- **Recorded data**

* * *

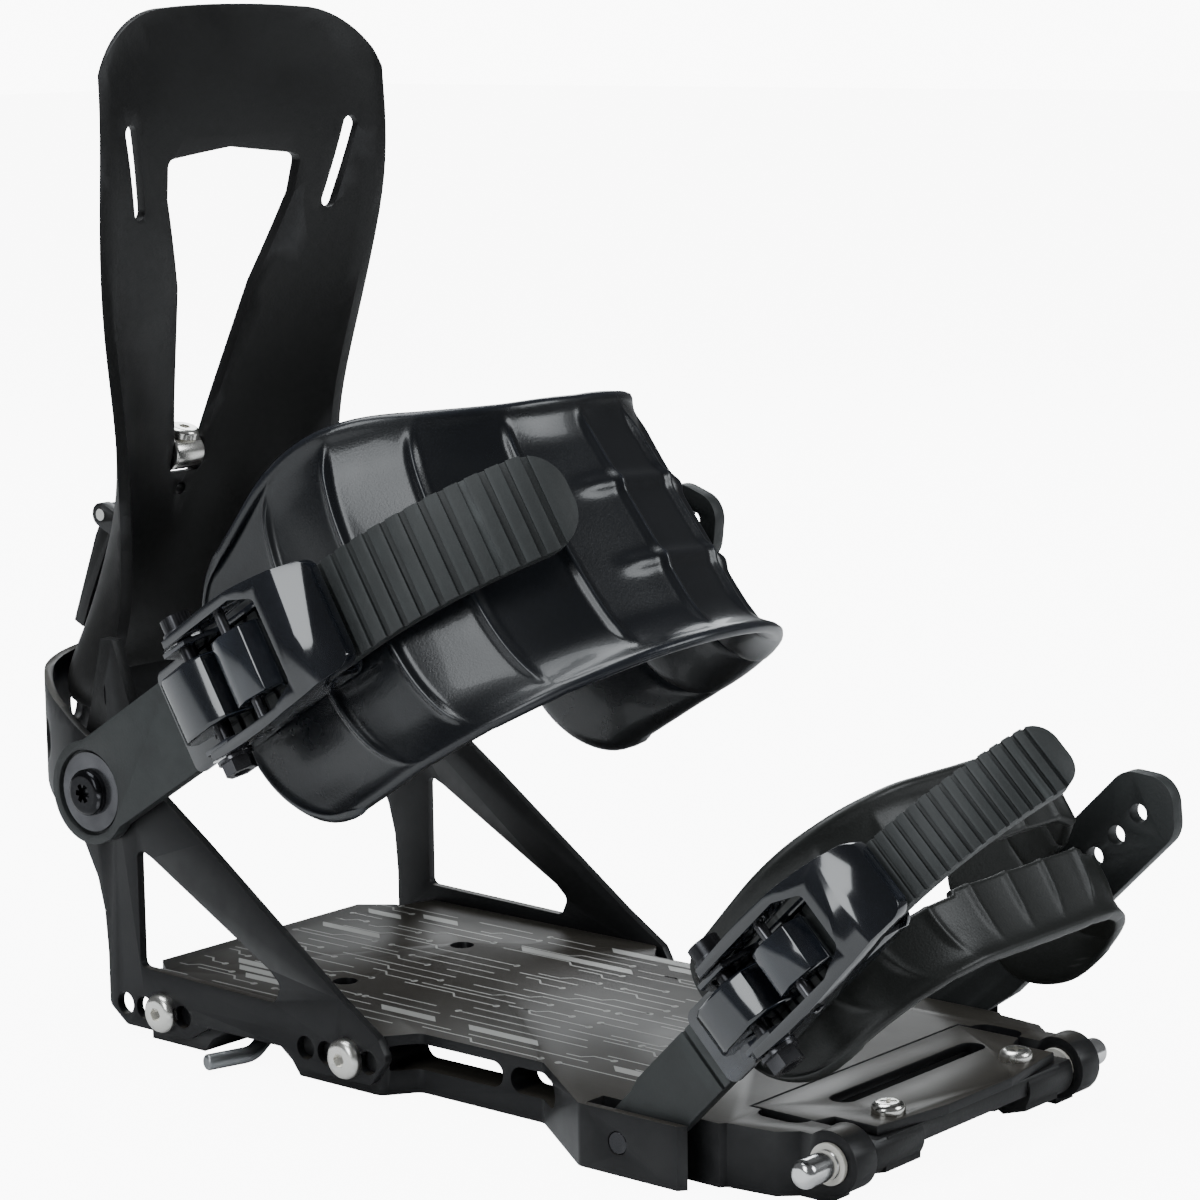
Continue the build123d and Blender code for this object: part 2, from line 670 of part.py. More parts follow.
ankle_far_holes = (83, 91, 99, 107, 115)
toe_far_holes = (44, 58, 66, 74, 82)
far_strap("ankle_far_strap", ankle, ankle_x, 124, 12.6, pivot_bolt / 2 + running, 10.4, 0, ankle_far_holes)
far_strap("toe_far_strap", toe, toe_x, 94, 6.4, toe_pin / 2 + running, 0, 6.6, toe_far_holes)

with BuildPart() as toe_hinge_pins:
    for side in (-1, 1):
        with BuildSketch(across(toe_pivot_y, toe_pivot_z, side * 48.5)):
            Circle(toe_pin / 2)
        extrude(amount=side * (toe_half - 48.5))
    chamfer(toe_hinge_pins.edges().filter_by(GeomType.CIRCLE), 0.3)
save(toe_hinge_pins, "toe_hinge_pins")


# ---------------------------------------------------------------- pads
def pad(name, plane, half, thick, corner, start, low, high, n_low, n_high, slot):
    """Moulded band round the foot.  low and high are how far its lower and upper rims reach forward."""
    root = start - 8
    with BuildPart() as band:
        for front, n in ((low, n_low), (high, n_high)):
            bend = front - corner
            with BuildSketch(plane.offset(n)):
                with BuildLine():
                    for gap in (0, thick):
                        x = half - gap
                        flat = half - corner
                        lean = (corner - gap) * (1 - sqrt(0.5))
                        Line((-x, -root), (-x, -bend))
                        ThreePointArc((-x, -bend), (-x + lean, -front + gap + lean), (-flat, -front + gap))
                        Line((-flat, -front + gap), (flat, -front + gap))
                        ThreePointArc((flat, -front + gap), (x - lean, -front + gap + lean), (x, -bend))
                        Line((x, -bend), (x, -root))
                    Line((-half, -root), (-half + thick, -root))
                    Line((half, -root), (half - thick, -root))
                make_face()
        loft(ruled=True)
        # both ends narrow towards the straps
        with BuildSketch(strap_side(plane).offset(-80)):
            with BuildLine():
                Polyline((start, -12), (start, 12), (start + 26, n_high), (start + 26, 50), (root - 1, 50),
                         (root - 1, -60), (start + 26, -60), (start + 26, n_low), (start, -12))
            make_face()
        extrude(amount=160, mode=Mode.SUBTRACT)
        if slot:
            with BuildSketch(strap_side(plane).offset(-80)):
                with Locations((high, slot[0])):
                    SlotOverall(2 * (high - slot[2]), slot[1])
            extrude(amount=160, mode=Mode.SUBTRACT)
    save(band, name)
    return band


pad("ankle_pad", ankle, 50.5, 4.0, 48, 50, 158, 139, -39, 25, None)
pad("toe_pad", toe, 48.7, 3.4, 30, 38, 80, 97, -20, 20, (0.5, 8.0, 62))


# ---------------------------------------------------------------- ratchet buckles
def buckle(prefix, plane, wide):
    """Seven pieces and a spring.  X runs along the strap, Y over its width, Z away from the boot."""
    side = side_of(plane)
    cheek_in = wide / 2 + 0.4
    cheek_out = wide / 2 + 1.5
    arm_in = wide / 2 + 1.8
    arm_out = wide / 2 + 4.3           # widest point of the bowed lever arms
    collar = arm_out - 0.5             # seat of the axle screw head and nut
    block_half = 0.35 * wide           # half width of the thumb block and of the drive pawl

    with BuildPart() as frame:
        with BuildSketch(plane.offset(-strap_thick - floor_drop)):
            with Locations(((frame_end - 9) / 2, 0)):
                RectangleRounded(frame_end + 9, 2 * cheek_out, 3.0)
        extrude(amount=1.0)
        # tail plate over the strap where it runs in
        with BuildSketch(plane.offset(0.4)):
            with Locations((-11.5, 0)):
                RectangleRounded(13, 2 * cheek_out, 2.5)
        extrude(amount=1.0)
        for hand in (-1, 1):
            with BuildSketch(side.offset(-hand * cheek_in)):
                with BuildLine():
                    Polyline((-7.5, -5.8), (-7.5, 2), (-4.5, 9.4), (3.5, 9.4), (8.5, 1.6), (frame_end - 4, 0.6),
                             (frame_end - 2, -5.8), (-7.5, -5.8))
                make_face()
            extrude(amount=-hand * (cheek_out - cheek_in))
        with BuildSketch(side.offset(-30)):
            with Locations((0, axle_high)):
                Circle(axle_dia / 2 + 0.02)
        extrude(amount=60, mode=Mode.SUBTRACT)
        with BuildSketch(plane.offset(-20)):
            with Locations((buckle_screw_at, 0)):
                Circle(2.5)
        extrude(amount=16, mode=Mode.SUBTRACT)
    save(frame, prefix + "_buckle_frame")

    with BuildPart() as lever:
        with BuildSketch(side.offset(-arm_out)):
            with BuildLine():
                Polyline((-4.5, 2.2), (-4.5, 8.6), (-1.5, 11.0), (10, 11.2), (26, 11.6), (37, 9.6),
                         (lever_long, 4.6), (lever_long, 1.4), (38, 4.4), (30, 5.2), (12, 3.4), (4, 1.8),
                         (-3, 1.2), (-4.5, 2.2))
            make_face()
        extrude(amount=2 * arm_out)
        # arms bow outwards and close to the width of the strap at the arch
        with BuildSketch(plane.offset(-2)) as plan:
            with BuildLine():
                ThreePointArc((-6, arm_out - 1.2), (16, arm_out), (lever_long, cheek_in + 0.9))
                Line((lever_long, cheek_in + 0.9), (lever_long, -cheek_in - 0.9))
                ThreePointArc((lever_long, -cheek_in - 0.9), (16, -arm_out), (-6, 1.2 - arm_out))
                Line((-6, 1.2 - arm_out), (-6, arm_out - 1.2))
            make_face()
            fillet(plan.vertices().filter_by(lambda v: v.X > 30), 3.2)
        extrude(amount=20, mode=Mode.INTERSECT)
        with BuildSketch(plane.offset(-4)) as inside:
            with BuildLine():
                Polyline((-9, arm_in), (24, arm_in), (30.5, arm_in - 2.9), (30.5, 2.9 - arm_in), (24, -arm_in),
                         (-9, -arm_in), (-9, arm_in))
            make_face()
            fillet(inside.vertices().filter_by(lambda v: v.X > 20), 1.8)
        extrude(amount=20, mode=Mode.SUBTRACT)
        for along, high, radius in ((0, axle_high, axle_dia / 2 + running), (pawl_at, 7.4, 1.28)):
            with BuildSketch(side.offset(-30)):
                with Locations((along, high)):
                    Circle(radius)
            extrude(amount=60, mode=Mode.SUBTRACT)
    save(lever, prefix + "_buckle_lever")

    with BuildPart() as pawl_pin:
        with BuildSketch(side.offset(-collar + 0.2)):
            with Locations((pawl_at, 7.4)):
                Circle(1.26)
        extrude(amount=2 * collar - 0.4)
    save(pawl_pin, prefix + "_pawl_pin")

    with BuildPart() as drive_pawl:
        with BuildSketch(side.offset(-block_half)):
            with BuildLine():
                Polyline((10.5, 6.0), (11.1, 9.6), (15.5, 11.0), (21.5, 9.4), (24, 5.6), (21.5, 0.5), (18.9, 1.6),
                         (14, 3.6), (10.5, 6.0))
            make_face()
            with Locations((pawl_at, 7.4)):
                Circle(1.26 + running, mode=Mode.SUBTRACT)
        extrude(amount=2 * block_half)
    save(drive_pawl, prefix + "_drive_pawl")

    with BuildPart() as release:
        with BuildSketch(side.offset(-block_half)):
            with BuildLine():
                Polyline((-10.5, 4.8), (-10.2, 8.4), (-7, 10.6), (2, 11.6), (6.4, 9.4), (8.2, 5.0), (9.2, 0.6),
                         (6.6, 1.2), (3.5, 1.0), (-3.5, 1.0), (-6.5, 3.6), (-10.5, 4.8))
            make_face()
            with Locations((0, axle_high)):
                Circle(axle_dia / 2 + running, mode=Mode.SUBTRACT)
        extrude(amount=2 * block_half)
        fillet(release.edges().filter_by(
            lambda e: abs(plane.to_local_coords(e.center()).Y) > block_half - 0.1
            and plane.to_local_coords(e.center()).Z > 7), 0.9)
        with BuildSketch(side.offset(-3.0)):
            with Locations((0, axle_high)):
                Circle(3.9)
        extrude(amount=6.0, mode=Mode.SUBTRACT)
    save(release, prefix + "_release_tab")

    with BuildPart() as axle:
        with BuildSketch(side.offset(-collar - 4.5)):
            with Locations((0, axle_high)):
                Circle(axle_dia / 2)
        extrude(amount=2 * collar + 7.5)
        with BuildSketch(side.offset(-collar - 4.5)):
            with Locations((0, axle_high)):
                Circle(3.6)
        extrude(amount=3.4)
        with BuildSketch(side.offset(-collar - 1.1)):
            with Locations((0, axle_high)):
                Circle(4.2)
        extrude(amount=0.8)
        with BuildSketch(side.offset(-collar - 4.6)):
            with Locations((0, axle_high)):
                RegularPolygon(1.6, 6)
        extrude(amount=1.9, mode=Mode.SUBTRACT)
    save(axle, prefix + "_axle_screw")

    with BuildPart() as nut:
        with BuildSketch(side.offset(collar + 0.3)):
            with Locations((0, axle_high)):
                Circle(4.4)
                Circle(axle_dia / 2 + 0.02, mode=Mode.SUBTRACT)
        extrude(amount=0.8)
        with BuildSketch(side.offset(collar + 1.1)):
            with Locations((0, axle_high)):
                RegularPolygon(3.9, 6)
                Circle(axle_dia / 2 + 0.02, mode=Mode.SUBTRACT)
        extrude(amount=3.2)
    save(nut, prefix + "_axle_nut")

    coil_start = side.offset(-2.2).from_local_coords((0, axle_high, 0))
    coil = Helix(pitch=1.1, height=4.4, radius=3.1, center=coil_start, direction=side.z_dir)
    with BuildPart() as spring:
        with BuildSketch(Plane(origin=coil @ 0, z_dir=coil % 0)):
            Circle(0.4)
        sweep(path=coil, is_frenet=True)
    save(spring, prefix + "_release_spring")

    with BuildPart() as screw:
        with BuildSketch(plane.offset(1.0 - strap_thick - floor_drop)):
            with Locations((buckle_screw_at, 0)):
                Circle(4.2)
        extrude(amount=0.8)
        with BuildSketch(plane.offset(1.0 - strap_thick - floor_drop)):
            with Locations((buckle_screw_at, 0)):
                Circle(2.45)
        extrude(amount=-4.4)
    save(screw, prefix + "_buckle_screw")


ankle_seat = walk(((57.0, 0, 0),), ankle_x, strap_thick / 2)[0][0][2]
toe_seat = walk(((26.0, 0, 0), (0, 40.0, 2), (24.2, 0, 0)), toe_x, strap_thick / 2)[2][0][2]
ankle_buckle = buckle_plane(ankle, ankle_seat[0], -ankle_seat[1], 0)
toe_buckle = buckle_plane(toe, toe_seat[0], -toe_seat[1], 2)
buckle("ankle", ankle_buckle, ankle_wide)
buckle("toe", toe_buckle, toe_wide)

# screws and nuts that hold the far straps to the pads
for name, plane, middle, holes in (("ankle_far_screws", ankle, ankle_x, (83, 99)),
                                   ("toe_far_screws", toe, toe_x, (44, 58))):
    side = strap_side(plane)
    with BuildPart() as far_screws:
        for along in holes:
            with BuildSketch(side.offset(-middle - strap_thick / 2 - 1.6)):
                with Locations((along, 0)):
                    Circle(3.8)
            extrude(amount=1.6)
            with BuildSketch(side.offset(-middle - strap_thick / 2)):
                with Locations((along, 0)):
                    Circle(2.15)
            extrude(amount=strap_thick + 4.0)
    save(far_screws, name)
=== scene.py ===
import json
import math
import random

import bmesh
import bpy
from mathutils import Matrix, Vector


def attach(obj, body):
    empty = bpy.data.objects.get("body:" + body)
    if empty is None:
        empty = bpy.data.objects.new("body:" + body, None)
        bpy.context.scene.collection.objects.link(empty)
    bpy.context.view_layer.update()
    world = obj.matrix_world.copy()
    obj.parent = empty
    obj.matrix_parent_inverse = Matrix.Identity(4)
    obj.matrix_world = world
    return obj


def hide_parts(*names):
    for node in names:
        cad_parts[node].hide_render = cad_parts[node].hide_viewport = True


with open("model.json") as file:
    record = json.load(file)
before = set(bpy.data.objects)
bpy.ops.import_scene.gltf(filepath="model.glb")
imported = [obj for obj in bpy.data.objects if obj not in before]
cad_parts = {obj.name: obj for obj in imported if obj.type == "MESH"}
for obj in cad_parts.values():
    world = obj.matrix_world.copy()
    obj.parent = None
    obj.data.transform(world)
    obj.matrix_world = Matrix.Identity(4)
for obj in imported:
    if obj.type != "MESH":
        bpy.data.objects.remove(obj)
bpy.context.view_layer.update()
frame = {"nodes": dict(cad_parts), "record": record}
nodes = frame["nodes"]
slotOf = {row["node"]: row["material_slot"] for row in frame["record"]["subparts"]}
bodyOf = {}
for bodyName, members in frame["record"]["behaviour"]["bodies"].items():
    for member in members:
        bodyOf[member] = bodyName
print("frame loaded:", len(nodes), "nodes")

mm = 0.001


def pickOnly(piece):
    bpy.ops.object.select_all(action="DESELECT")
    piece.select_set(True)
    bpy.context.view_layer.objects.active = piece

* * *

- **What is asked**
Pick out, from the lines above, every one that contains the string "model".

- **Expected output**
with open("model.json") as file:
bpy.ops.import_scene.gltf(filepath="model.glb")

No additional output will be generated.